--- Exercise prompt ---
Restate, exactly and only, the lines from the first through the line containing "and saw head.".

--- Extracted information ---
• • • • •
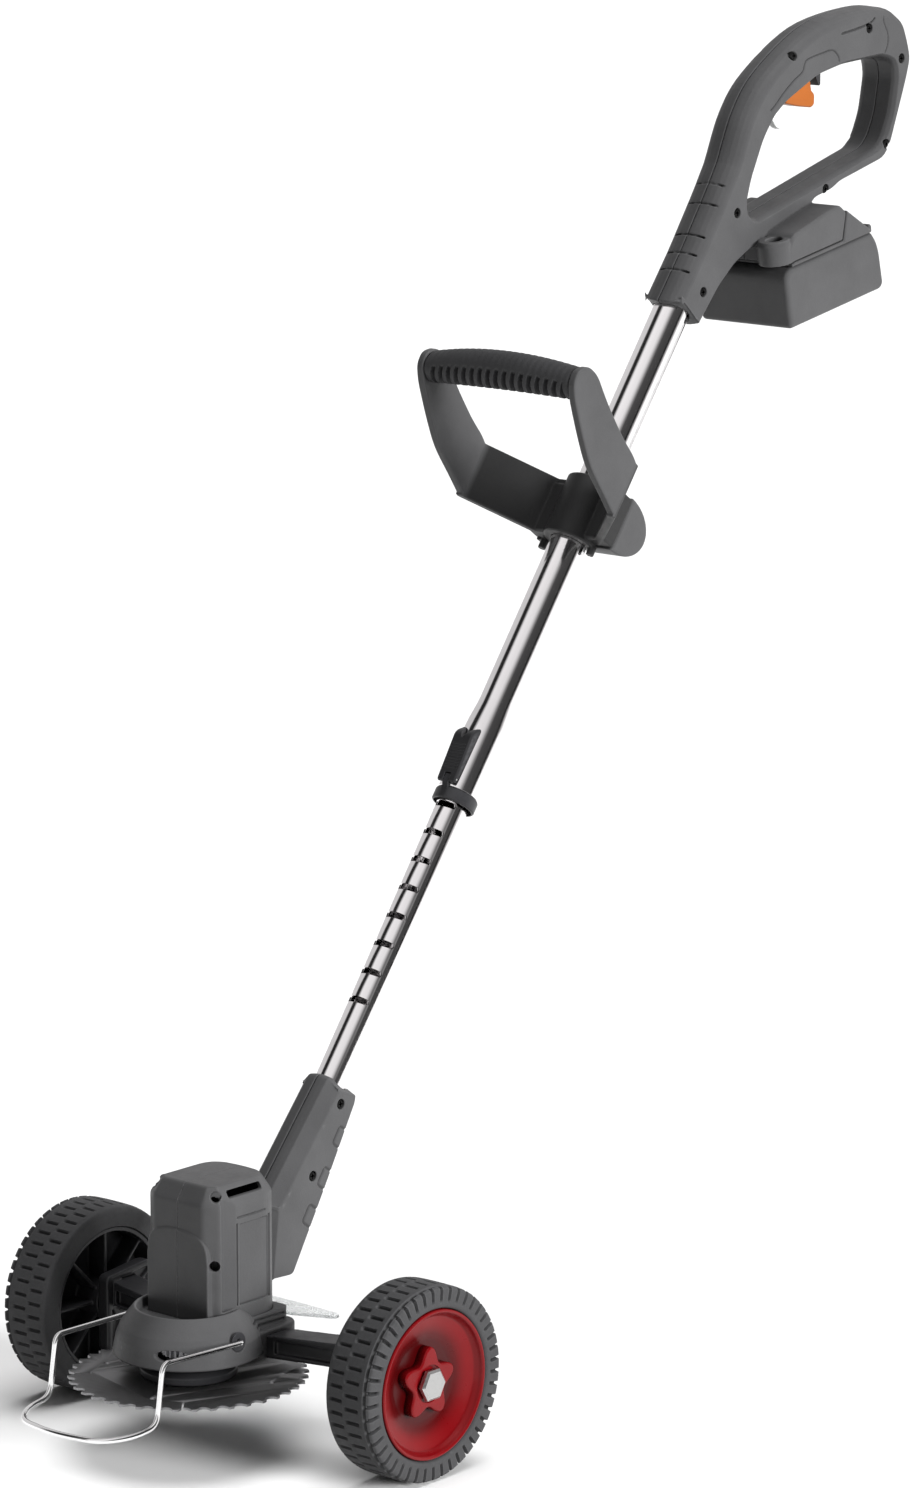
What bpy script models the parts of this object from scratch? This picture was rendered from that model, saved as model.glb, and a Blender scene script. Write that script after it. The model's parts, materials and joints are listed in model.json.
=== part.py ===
"""Battery lawn edger on two wheels: telescopic pole, rear handle, auxiliary handle and saw head.

All driving dimensions are in millimetres and are turned into metres when a mesh is made.
+Z is up, the blade faces -Y, the pole leans back towards +Y and the wheel axle lies along X.
While the pieces are made, the blade spindle stands at X = Y = 0 and the wheels touch Z = 0.
The last step moves everything so that the origin is the bottom centre of the whole tool.
"""

import bpy
import bmesh
import math
from mathutils import Matrix, Vector

MM = 0.001
GAP = 0.3
WALL = 2.6

# pole
POLE_LEAN = math.radians(53.64)
POLE_FOOT_Y = -23.1
UPPER_R = 12.5
UPPER_WALL = 1.2
SWAGE_R = 14.1
SWAGE_END = 474.0
COLLAR_LOW = 465.2
COLLAR_R = 14.7
SWAGE_TOP = 519.0
CONE_TOP = 541.0
UPPER_TOP = 900.0
LOWER_R = 10.75
LOWER_WALL = 1.2
LOWER_BOTTOM = 168.0
LOWER_TOP = 560.0
NOTCH_FIRST = 319.9
NOTCH_PITCH = 20.4
NOTCH_COUNT = 10
NOTCH_WIDTH = 3.6
LATCH_HALF = 7.8
LATCH_PIVOT = (478.5, 15.0)
FINGER_REACH = 25.7
TAB_HALF = 2.4

# saw head
BLADE_R = 76.2
BLADE_THICK = 1.6
BLADE_Z = 50.2
BLADE_TEETH = 40
TOOTH_DEPTH = 4.6
SPINDLE_R = 6.0
HUB_R = 31.0
MOTOR_Y = 22.0
MOTOR_R = 21.0
HOUSING_HALF = 31.0
PAD_HALF = 26.3
PAD_PROUD = 0.8
HOUSING_FRONT = -9.5
HOUSING_BACK = 58.5
HOUSING_TOP = 176.0
HOUSING_SHOULDER = 166.0
HOUSING_BOTTOM = 79.3
SHOULDER_IN = 7.0
SKIRT_BOTTOM = 60.5
SKIRT_R = 47.8
SHELF_HALF = 38.0
SHELF_BACK = 65.0

# wheels
WHEEL_R = 62.5
WHEEL_Y = 55.3
WHEEL_OUT = 158.5
TYRE_WIDTH = 37.2
AXLE_R = 5.0

# rear handle
LIMB_HALF = 16.0
LIMB_FLAT = 9.5
FOOT_HALF = 39.0
LIMB_START = 838.0
SOCKET_END = 906.0
PACK_TILT = math.radians(10.3)
PACK_Y = 555.0
PACK_Z = 659.0
PACK_LENGTH = 105.0
PACK_HEIGHT = 44.0

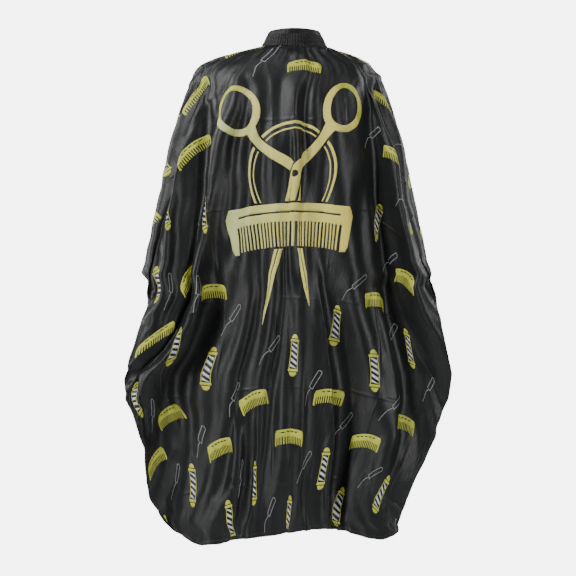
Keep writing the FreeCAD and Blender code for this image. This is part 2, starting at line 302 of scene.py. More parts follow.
def hang(flat, faces, hole):
    """Lets the cut settle over the form under its own weight."""
    start = folded_bell(flat)
    on_slit = (np.abs(flat[:, 0]) < 1e-6) & (flat[:, 1] < 0)
    left = np.zeros(len(flat), bool)
    for face in faces:
        if flat[face, 0].min() < -1e-6:
            left[face] = True
    start[on_slit, 0] += np.where(left[on_slit], -SLIT_HALF, SLIT_HALF)
    start += np.random.default_rng(SHAKE_SEED).normal(0, 0.0004, start.shape)
    form = hanging_form()
    cloth = mesh_object("hanging_cloth", start, faces)
    cloth.shape_key_add(name="Basis")
    cut = cloth.shape_key_add(name="cut")
    laid = np.stack([flat[:, 0], -flat[:, 1], np.zeros(len(flat))], axis=1)
    cut.data.foreach_set("co", laid.astype(np.float32).ravel())
    cloth.vertex_groups.new(name="neckline").add([int(i) for i in hole], 1.0, "REPLACE")
    settle = cloth.modifiers.new("settle", "CLOTH")
    cloth_set = settle.settings
    cloth_set.rest_shape_key = cut
    cloth_set.vertex_group_mass = "neckline"
    cloth_set.quality = 6
    cloth_set.mass = 0.08
    cloth_set.tension_stiffness, cloth_set.compression_stiffness = 15, 40
    cloth_set.shear_stiffness = 5
    cloth_set.bending_stiffness = 0.02
    cloth_set.tension_damping = cloth_set.compression_damping = cloth_set.shear_damping = 4
    cloth_set.bending_damping = 0.5
    cloth_set.air_damping = 2
    settle.collision_settings.collision_quality = 3
    settle.collision_settings.distance_min = CLOTH_CLEAR
    settle.collision_settings.use_self_collision = False
    settle.point_cache.frame_end = SETTLE_FRAMES
    scene = bpy.context.scene
    scene.frame_end = SETTLE_FRAMES
    for number in range(1, SETTLE_FRAMES + 1):
        scene.frame_set(number)
    settled = cloth.evaluated_get(bpy.context.evaluated_depsgraph_get()).data
    hung = np.zeros(len(flat) * 3, np.float32)
    settled.vertices.foreach_get("co", hung)
    for body in form + [cloth]:
        bpy.data.objects.remove(body, do_unlink=True)
    scene.frame_set(1)
    return hung.reshape(-1, 3).astype(float)


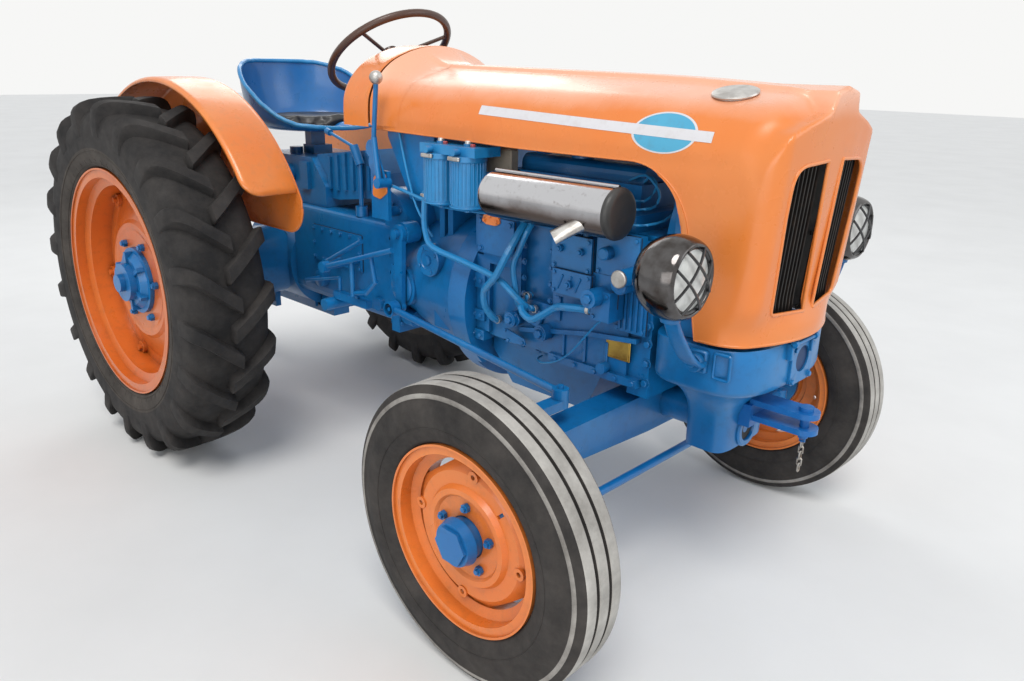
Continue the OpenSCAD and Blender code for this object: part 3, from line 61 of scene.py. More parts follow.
• • • • •
--- The response ---
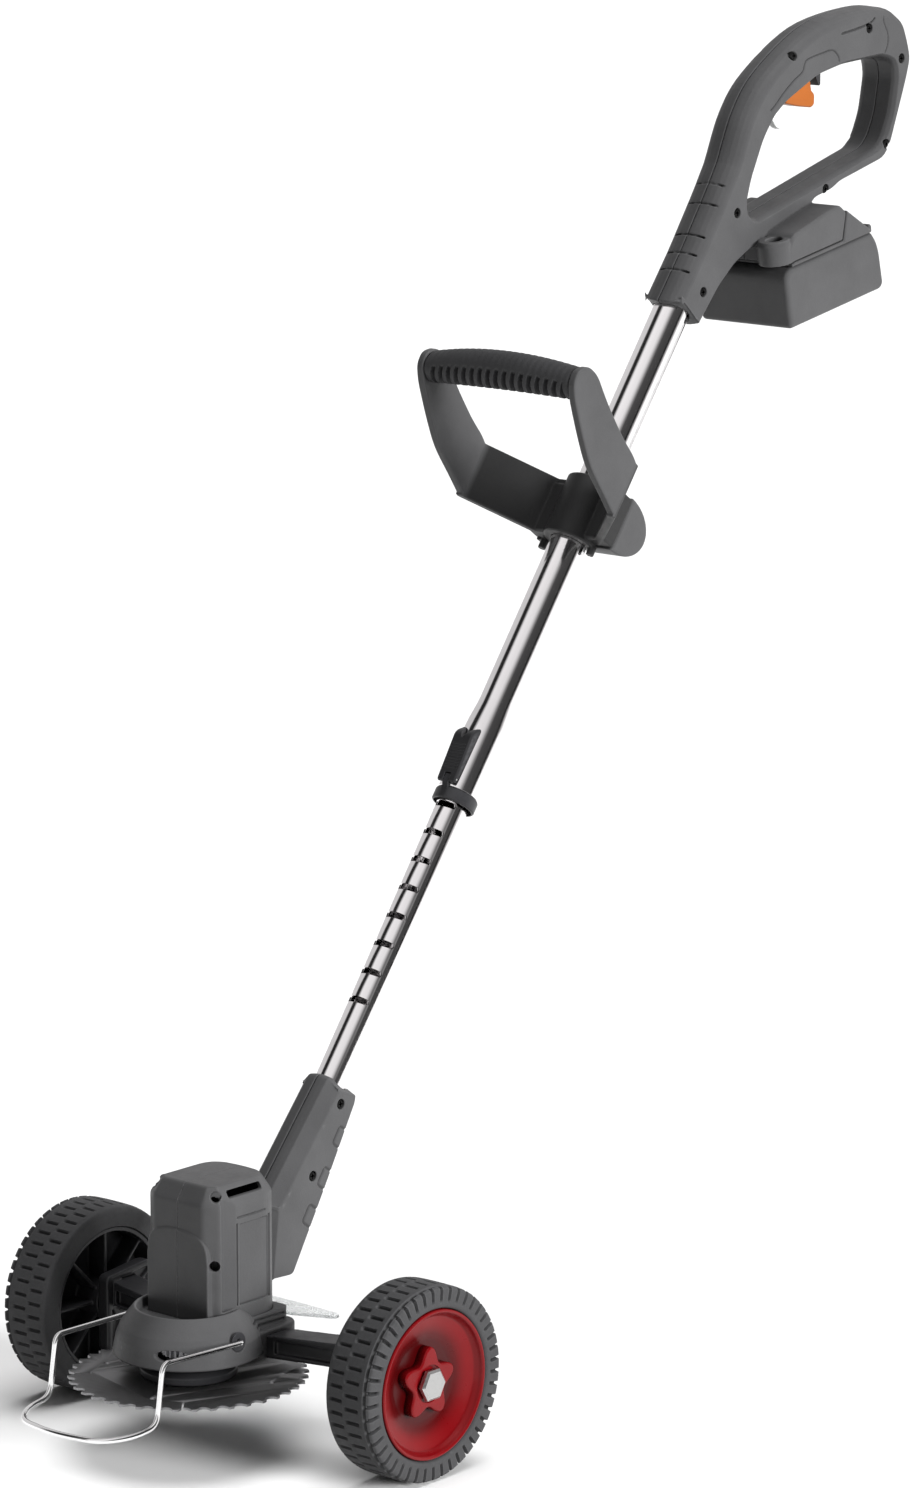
What bpy script models the parts of this object from scratch? This picture was rendered from that model, saved as model.glb, and a Blender scene script. Write that script after it. The model's parts, materials and joints are listed in model.json.
=== part.py ===
"""Battery lawn edger on two wheels: telescopic pole, rear handle, auxiliary handle and saw head.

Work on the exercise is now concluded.